The early 20th century was an uncomplicated time for Cannon Beach. It was an era of families, friends, and the simple life. Families who, at this time, traveled by stagecoach, wagon, or by foot. Long-time resident and author of Comin’ in Over the Rock, Peter Lindsey compares the journey from Seaside to Cannon Beach as “the Bataan Death March.” The road, barely more than a trail, was a muddy mess for most of the year. Despite the sad state of the roads, travelers paid the toll fees and made their way to the Elk Creek and Cannon Beach areas.
In 1903 a few intrepid businessmen founded the Elk Creek and Cannon Beach Land Company. They quickly platted the area from Elk Creek to Haystack Rock — just west of the present-day Coaster Theater. The developers offered plots that were fifty by one hundred feet for a mere $100 in hopes that they might encourage reticent travelers to come to the Cannon Beach area. And to whomever contructed the first home in the plat would have their $100 returned to them.
During this budding real estate market there was another area undergoing similar development, referred to as Brooklyn Camp, located originally between Van Buren and Monroe Streets. In Terrence O’Donnell’s book Cannon Beach: A Place by the Sea, he alleges that Brooklyn Camp incurred its name because many of the families that owned cottages in the area “were from the Brooklyn neighborhood in Portland.” O’Donnell goes on to say that this was Cannon Beach’s “first true ensemble of cottages.”
The Brooklyn Camp area was in use prior to the 1900’s by families in tent camps. The area was just north of Monroe Street, and as families returned year after year they eventually began to build houses, of sorts. Certainly not what we would consider a house by today’s standards. Tent camps continued to be a summer get away well into the 30’s.
Longtime residents Mick and Sue Reed have deep family ties to Cannon Beach, which date back over a hundred years. In an oral history interview given at the Cannon Beach History Center in 2008, Reed laughingly remarked on his family’s initial home inside the city, “it was a wooden house, but not much of a wooden house.”
To one familiar with the early structures in Cannon Beach’s history, this isn’t surprising. Many homes were entirely designed and contracted by families while they lived nearby in a neighbor’s home, which would most likely have also been pieced together just as roughly and non-expertly. Whatever the case, many of these homes survived.
The Brooklyn Camp was not officially platted until 1910 by August and Sarah Becker; water did not reach this area until 1912. An addition was purchased from the Cannon Beach Lands Company and included the areas around Laurel and Taft streets.
“Life was very simple,” says long-time Cannon Beach resident Sue Reed, during the same oral history interview with her husband. Mick and Sue Reed both grew up coming to Cannon Beach and have had family ties that date back to the town’s early days. Sue’s grandmother, Sarah Gumm, came to Cannon Beach on a stagecoach with her eight children, and then proceeded to build a large tent with a platform — a common summer residence for early Cannon Beach visitors.

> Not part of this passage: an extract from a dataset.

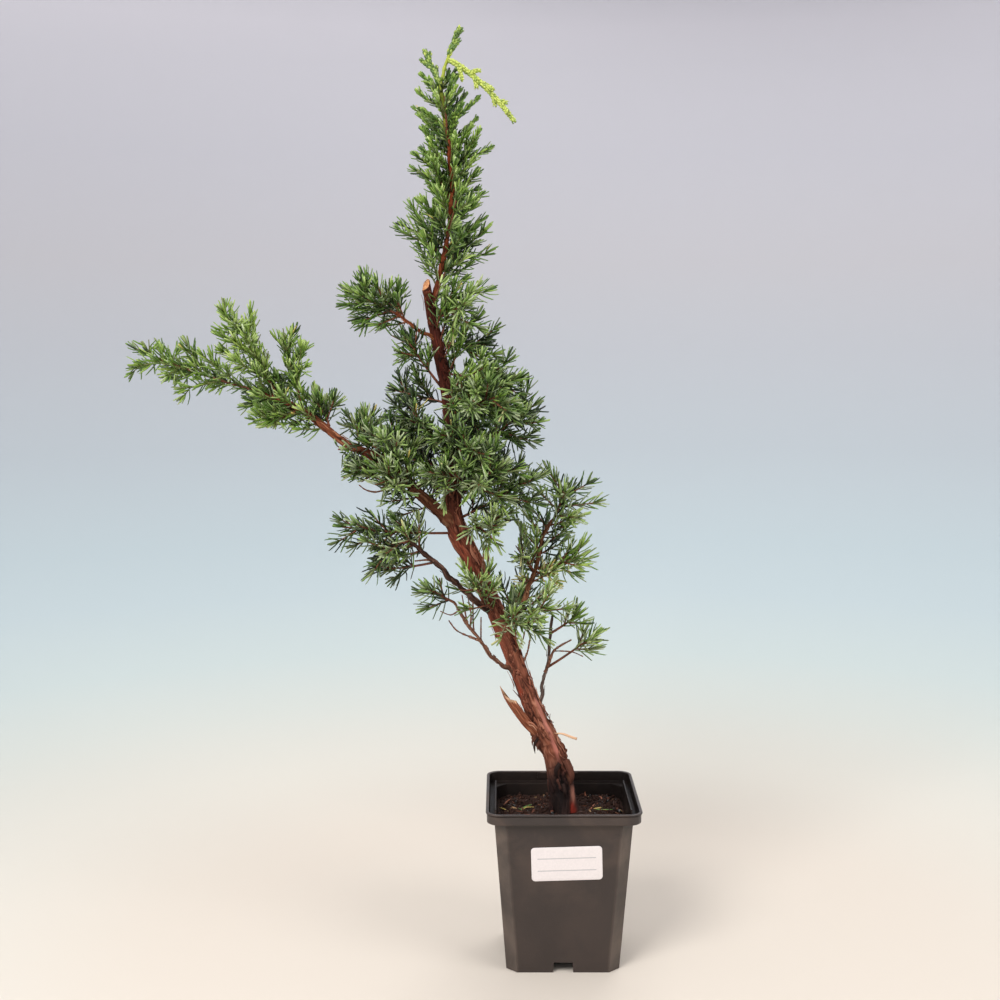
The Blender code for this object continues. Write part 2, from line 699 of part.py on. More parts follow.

In 1908 Sarah, Sue Reed’s grandmother, and her family would pick up lumber and supplies from the end of Monroe Street. These supplies would be carted back to the property that Sarah had acquired. Her home was originally dubbed the Fern Basket, and later the Bonnie Nook, which would last for over one hundred years. Despite the fact that Sarah and her family had no idea what they were doing architecturally, their home withstood hundreds of Oregon squalls, intermittent snowfall, and many seasons of happy families treading through the doors. The Bonnie Nook was featured in the 2004 Cannon Beach Cottage Tour and still had the fireplace that Sue said was completely useless.
Family homes like this will be featured in the 9th Annual Cottage Tour along with other historic cottages and beach dream-houses. To date, the Cottage Tour has opened the doors of 71 historic cottages for public view.
The stories told in the Cottage Tour speak to a simpler time, when summer travelers stayed throughout the warm months, rather than spending a quick weekend at the beach. Without knowing it, these families helped establish Cannon Beach as a destination resort. Homes like the Bonnie Nook still remind us all of the quaint, family appeal of sunny summers on the North Coast.